Omnibus
- Editor-in-chief: Leo Longanesi
- Categories: Illustrated magazine
- Frequency: Weekly
- Publisher: Rizzoli
- Founder: Leo Longanesi
- Founded: 1937
- First issue: 3 April 1937
- Final issue: January 1939
- Country: Italy
- Based in: Milan
- Language: Italian

= Omnibus (magazine) =

Cultural magazine in Italy (1937–1939)

Omnibus was a weekly illustrated general cultural magazine published in Milan, Italy, between 1937 and 1939. Its subtitle was settimanale di attualità politica e letteraria. It is described as the "father of Italian magazines", especially in regard to the use of photographs and images. The magazine was closed by the fascist authorities.

==History and profile==
The first issue of Omnibus appeared on 3 April 1937, and the publisher was Rizzoli based in Milan. Leo Longanesi was the founder and editor-in-chief of the magazine which featured articles about the current events, literary works, theatre and music reviews, interviews with Hollywood stars and movie reviews, sports and fashion. These articles were accompanied by photographs and photocollages. The magazine was published on a weekly basis.

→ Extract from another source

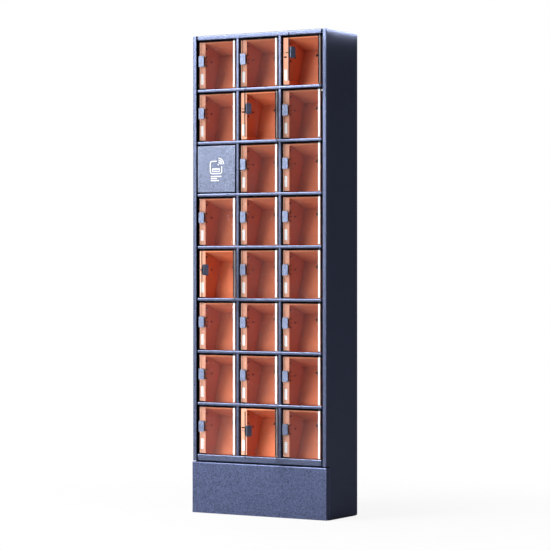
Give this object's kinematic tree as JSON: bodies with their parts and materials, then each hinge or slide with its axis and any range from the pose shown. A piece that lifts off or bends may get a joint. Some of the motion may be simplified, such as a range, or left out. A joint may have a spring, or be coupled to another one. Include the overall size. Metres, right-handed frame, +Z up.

Irene Brin published articles in the magazine using the pseudonym Mariù. Elio Vittorini published articles on American literature in Omnibus, and a collection of these articles was published in his anthology entitled Americana in 1941. Another contributor was Ennio Flaiano. The following also published articles in the magazine: Indro Montanelli, Alberto Moravia, Vitaliano Brancati, Mario Soldati, Mario Pannunzio, Arrigo Benedetti, Alberto Savinio, Eugenio Montale and Dino Buzzati who published short stories using a pseudonym, Giovanni Drogo.

Omnibus was closed by the fascist administration in January 1939 and succeeded by another Rizzoli magazines, Tutto and Oggi.